The records below should be written out again, exactly.

***

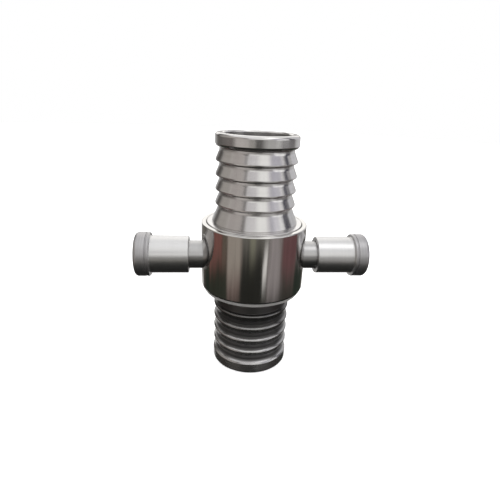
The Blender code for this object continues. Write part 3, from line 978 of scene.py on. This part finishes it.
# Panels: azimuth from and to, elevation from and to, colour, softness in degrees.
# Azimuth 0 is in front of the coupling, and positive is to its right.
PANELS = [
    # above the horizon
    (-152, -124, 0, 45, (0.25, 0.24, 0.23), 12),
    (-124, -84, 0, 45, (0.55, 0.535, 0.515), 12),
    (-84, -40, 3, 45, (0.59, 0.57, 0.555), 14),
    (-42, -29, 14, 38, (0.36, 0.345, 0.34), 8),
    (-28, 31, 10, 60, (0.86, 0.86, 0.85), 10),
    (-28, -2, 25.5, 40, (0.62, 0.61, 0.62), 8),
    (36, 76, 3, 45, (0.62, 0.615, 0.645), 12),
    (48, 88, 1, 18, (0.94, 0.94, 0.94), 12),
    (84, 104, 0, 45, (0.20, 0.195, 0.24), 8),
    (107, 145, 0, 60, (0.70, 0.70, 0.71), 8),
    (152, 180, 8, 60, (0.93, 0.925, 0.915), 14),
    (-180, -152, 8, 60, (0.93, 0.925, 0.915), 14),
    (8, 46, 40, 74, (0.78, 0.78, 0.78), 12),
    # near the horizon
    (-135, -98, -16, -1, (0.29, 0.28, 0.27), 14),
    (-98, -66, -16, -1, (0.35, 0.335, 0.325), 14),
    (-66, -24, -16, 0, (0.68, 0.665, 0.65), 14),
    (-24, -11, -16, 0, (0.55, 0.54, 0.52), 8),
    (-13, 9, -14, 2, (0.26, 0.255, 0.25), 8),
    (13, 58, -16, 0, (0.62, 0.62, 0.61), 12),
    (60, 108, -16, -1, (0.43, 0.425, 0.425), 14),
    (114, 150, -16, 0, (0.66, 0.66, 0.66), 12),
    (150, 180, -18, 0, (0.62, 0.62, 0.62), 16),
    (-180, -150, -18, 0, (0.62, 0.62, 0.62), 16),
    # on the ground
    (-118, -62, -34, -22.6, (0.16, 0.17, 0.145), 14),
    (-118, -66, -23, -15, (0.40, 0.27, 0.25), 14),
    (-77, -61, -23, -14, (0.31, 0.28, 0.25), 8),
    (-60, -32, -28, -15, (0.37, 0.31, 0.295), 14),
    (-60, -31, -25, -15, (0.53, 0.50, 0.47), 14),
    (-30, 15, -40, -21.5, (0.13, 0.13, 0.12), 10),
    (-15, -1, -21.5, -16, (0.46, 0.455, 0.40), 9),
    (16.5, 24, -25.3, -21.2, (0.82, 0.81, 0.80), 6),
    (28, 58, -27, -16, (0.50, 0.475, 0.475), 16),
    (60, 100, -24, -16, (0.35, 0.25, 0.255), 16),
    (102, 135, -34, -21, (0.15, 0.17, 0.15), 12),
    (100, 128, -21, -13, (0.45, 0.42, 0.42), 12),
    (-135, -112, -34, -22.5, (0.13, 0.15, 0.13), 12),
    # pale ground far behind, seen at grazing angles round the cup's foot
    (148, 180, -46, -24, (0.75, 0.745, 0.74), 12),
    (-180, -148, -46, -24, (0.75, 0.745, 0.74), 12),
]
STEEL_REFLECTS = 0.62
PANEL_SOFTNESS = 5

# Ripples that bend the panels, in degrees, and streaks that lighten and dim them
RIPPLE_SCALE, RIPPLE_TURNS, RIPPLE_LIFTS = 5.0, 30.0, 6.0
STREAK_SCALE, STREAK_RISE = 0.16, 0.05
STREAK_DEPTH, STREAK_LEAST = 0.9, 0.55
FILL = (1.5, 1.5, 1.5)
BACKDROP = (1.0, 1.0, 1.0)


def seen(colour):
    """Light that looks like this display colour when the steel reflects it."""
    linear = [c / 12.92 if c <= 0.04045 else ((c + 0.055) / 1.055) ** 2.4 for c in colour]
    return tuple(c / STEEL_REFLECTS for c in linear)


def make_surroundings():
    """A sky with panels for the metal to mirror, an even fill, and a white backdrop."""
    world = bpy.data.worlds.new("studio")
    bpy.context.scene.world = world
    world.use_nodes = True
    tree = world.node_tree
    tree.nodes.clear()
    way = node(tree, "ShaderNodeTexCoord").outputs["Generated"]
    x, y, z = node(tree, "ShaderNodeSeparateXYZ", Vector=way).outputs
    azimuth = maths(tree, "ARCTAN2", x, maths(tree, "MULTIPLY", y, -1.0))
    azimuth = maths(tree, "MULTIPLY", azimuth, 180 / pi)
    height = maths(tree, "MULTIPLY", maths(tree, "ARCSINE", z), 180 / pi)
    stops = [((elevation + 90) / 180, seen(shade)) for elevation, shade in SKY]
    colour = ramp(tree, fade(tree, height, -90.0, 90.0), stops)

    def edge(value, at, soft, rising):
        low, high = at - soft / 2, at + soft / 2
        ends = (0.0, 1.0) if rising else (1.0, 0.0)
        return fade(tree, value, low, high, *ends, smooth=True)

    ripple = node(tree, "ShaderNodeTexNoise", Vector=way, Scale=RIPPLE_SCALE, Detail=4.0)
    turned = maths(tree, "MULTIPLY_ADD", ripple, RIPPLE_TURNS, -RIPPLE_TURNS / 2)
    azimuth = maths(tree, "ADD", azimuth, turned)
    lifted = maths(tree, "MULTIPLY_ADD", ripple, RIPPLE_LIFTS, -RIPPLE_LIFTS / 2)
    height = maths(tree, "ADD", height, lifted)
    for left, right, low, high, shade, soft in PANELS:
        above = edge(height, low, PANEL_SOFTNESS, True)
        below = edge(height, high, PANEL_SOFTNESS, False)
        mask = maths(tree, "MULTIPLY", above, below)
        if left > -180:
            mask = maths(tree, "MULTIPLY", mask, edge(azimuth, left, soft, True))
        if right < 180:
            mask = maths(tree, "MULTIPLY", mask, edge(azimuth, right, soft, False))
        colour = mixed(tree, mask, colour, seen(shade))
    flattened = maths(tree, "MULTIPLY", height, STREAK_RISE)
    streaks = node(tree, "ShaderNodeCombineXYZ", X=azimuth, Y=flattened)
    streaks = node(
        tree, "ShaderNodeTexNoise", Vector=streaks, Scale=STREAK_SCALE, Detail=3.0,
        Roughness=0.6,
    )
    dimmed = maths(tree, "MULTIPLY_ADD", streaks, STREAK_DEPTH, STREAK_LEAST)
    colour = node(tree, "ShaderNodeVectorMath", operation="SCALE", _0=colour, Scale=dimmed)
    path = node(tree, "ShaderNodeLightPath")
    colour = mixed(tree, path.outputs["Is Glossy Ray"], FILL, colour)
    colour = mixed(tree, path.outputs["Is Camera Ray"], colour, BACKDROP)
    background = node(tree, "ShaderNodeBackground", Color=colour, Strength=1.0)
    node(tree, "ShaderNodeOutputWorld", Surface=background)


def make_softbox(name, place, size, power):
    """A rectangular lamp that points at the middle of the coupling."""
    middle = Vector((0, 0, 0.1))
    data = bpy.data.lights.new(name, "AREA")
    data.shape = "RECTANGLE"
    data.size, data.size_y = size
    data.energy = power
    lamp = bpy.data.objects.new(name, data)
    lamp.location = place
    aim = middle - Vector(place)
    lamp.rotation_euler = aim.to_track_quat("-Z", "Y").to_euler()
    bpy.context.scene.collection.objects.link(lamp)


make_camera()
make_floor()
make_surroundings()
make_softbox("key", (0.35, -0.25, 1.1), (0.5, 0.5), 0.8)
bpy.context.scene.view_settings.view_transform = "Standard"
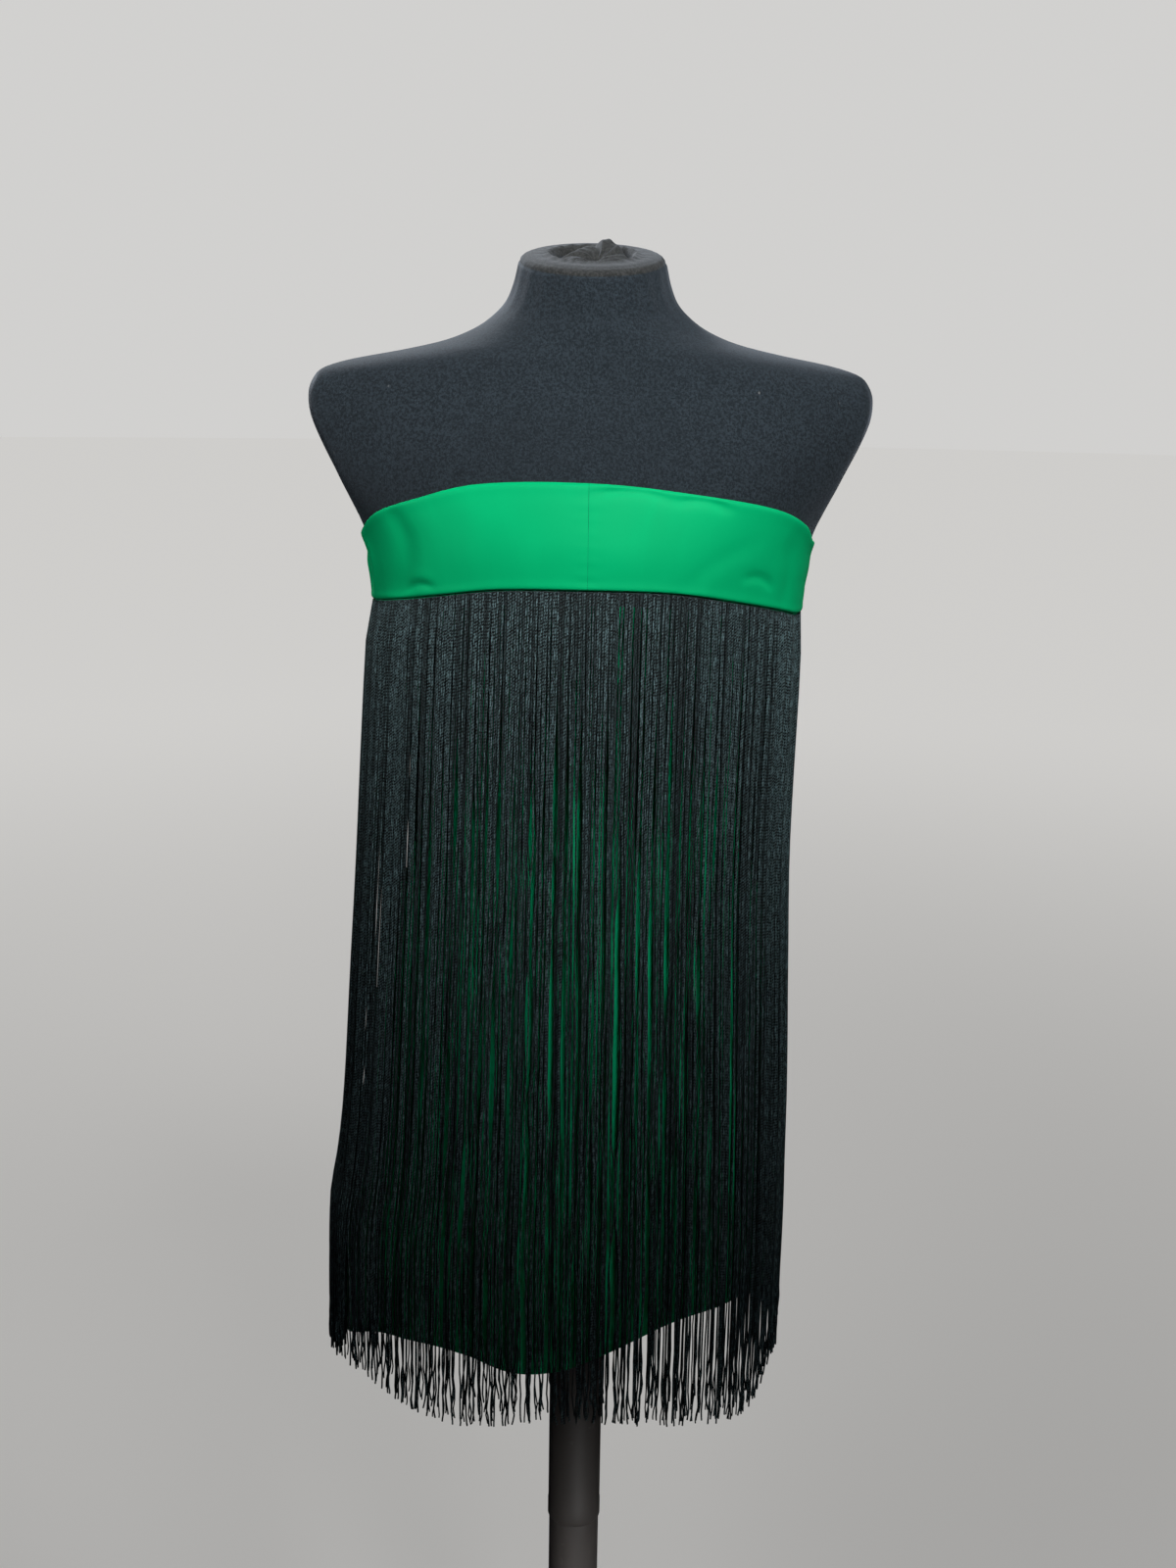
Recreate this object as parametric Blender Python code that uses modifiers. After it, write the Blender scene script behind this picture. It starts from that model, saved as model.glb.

***

Solution to the problem
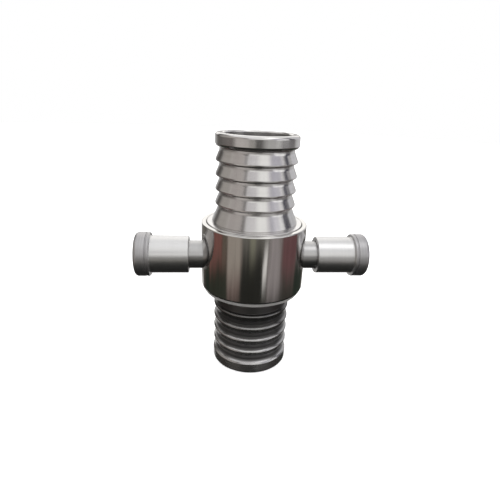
The Blender code for this object continues. Write part 3, from line 978 of scene.py on. This part finishes it.
# Panels: azimuth from and to, elevation from and to, colour, softness in degrees.
# Azimuth 0 is in front of the coupling, and positive is to its right.
PANELS = [
    # above the horizon
    (-152, -124, 0, 45, (0.25, 0.24, 0.23), 12),
    (-124, -84, 0, 45, (0.55, 0.535, 0.515), 12),
    (-84, -40, 3, 45, (0.59, 0.57, 0.555), 14),
    (-42, -29, 14, 38, (0.36, 0.345, 0.34), 8),
    (-28, 31, 10, 60, (0.86, 0.86, 0.85), 10),
    (-28, -2, 25.5, 40, (0.62, 0.61, 0.62), 8),
    (36, 76, 3, 45, (0.62, 0.615, 0.645), 12),
    (48, 88, 1, 18, (0.94, 0.94, 0.94), 12),
    (84, 104, 0, 45, (0.20, 0.195, 0.24), 8),
    (107, 145, 0, 60, (0.70, 0.70, 0.71), 8),
    (152, 180, 8, 60, (0.93, 0.925, 0.915), 14),
    (-180, -152, 8, 60, (0.93, 0.925, 0.915), 14),
    (8, 46, 40, 74, (0.78, 0.78, 0.78), 12),
    # near the horizon
    (-135, -98, -16, -1, (0.29, 0.28, 0.27), 14),
    (-98, -66, -16, -1, (0.35, 0.335, 0.325), 14),
    (-66, -24, -16, 0, (0.68, 0.665, 0.65), 14),
    (-24, -11, -16, 0, (0.55, 0.54, 0.52), 8),
    (-13, 9, -14, 2, (0.26, 0.255, 0.25), 8),
    (13, 58, -16, 0, (0.62, 0.62, 0.61), 12),
    (60, 108, -16, -1, (0.43, 0.425, 0.425), 14),
    (114, 150, -16, 0, (0.66, 0.66, 0.66), 12),
    (150, 180, -18, 0, (0.62, 0.62, 0.62), 16),
    (-180, -150, -18, 0, (0.62, 0.62, 0.62), 16),
    # on the ground
    (-118, -62, -34, -22.6, (0.16, 0.17, 0.145), 14),
    (-118, -66, -23, -15, (0.40, 0.27, 0.25), 14),
    (-77, -61, -23, -14, (0.31, 0.28, 0.25), 8),
    (-60, -32, -28, -15, (0.37, 0.31, 0.295), 14),
    (-60, -31, -25, -15, (0.53, 0.50, 0.47), 14),
    (-30, 15, -40, -21.5, (0.13, 0.13, 0.12), 10),
    (-15, -1, -21.5, -16, (0.46, 0.455, 0.40), 9),
    (16.5, 24, -25.3, -21.2, (0.82, 0.81, 0.80), 6),
    (28, 58, -27, -16, (0.50, 0.475, 0.475), 16),
    (60, 100, -24, -16, (0.35, 0.25, 0.255), 16),
    (102, 135, -34, -21, (0.15, 0.17, 0.15), 12),
    (100, 128, -21, -13, (0.45, 0.42, 0.42), 12),
    (-135, -112, -34, -22.5, (0.13, 0.15, 0.13), 12),
    # pale ground far behind, seen at grazing angles round the cup's foot
    (148, 180, -46, -24, (0.75, 0.745, 0.74), 12),
    (-180, -148, -46, -24, (0.75, 0.745, 0.74), 12),
]
STEEL_REFLECTS = 0.62
PANEL_SOFTNESS = 5

# Ripples that bend the panels, in degrees, and streaks that lighten and dim them
RIPPLE_SCALE, RIPPLE_TURNS, RIPPLE_LIFTS = 5.0, 30.0, 6.0
STREAK_SCALE, STREAK_RISE = 0.16, 0.05
STREAK_DEPTH, STREAK_LEAST = 0.9, 0.55
FILL = (1.5, 1.5, 1.5)
BACKDROP = (1.0, 1.0, 1.0)


def seen(colour):
    """Light that looks like this display colour when the steel reflects it."""
    linear = [c / 12.92 if c <= 0.04045 else ((c + 0.055) / 1.055) ** 2.4 for c in colour]
    return tuple(c / STEEL_REFLECTS for c in linear)


def make_surroundings():
    """A sky with panels for the metal to mirror, an even fill, and a white backdrop."""
    world = bpy.data.worlds.new("studio")
    bpy.context.scene.world = world
    world.use_nodes = True
    tree = world.node_tree
    tree.nodes.clear()
    way = node(tree, "ShaderNodeTexCoord").outputs["Generated"]
    x, y, z = node(tree, "ShaderNodeSeparateXYZ", Vector=way).outputs
    azimuth = maths(tree, "ARCTAN2", x, maths(tree, "MULTIPLY", y, -1.0))
    azimuth = maths(tree, "MULTIPLY", azimuth, 180 / pi)
    height = maths(tree, "MULTIPLY", maths(tree, "ARCSINE", z), 180 / pi)
    stops = [((elevation + 90) / 180, seen(shade)) for elevation, shade in SKY]
    colour = ramp(tree, fade(tree, height, -90.0, 90.0), stops)

    def edge(value, at, soft, rising):
        low, high = at - soft / 2, at + soft / 2
        ends = (0.0, 1.0) if rising else (1.0, 0.0)
        return fade(tree, value, low, high, *ends, smooth=True)

    ripple = node(tree, "ShaderNodeTexNoise", Vector=way, Scale=RIPPLE_SCALE, Detail=4.0)
    turned = maths(tree, "MULTIPLY_ADD", ripple, RIPPLE_TURNS, -RIPPLE_TURNS / 2)
    azimuth = maths(tree, "ADD", azimuth, turned)
    lifted = maths(tree, "MULTIPLY_ADD", ripple, RIPPLE_LIFTS, -RIPPLE_LIFTS / 2)
    height = maths(tree, "ADD", height, lifted)
    for left, right, low, high, shade, soft in PANELS:
        above = edge(height, low, PANEL_SOFTNESS, True)
        below = edge(height, high, PANEL_SOFTNESS, False)
        mask = maths(tree, "MULTIPLY", above, below)
        if left > -180:
            mask = maths(tree, "MULTIPLY", mask, edge(azimuth, left, soft, True))
        if right < 180:
            mask = maths(tree, "MULTIPLY", mask, edge(azimuth, right, soft, False))
        colour = mixed(tree, mask, colour, seen(shade))
    flattened = maths(tree, "MULTIPLY", height, STREAK_RISE)
    streaks = node(tree, "ShaderNodeCombineXYZ", X=azimuth, Y=flattened)
    streaks = node(
        tree, "ShaderNodeTexNoise", Vector=streaks, Scale=STREAK_SCALE, Detail=3.0,
        Roughness=0.6,
    )
    dimmed = maths(tree, "MULTIPLY_ADD", streaks, STREAK_DEPTH, STREAK_LEAST)
    colour = node(tree, "ShaderNodeVectorMath", operation="SCALE", _0=colour, Scale=dimmed)
    path = node(tree, "ShaderNodeLightPath")
    colour = mixed(tree, path.outputs["Is Glossy Ray"], FILL, colour)
    colour = mixed(tree, path.outputs["Is Camera Ray"], colour, BACKDROP)
    background = node(tree, "ShaderNodeBackground", Color=colour, Strength=1.0)
    node(tree, "ShaderNodeOutputWorld", Surface=background)


def make_softbox(name, place, size, power):
    """A rectangular lamp that points at the middle of the coupling."""
    middle = Vector((0, 0, 0.1))
    data = bpy.data.lights.new(name, "AREA")
    data.shape = "RECTANGLE"
    data.size, data.size_y = size
    data.energy = power
    lamp = bpy.data.objects.new(name, data)
    lamp.location = place
    aim = middle - Vector(place)
    lamp.rotation_euler = aim.to_track_quat("-Z", "Y").to_euler()
    bpy.context.scene.collection.objects.link(lamp)


make_camera()
make_floor()
make_surroundings()
make_softbox("key", (0.35, -0.25, 1.1), (0.5, 0.5), 0.8)
bpy.context.scene.view_settings.view_transform = "Standard"
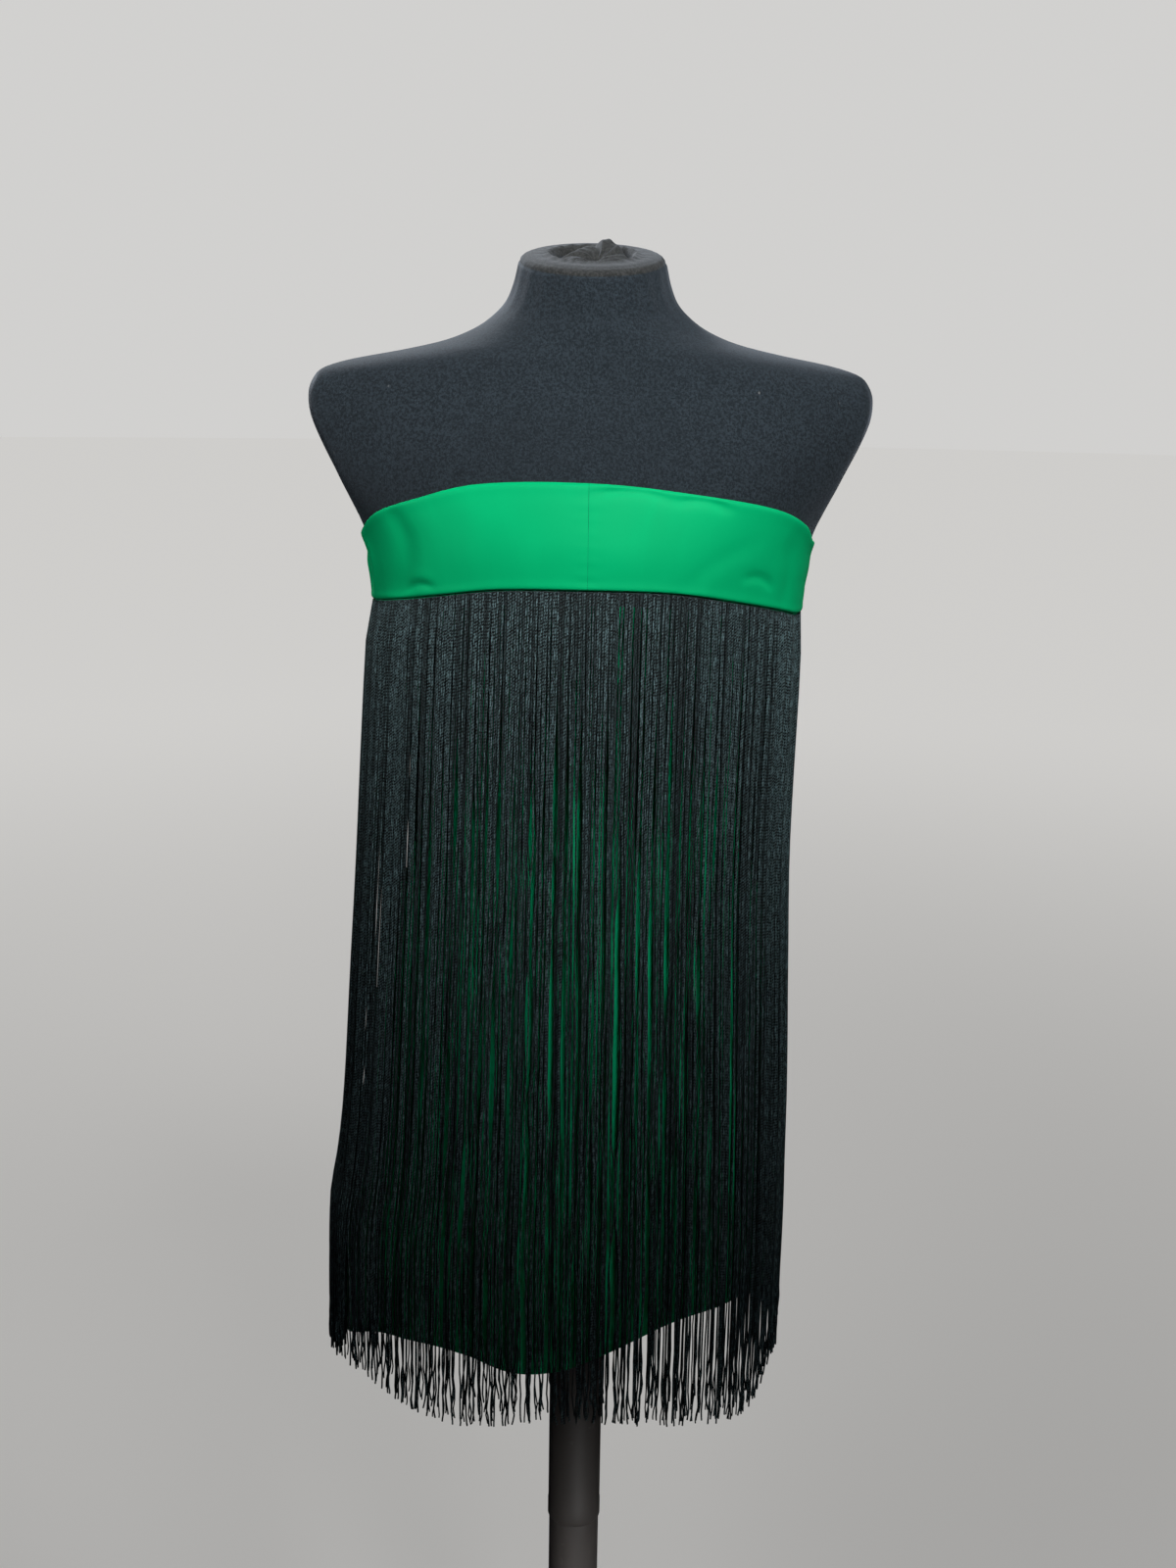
Recreate this object as parametric Blender Python code that uses modifiers. After it, write the Blender scene script behind this picture. It starts from that model, saved as model.glb.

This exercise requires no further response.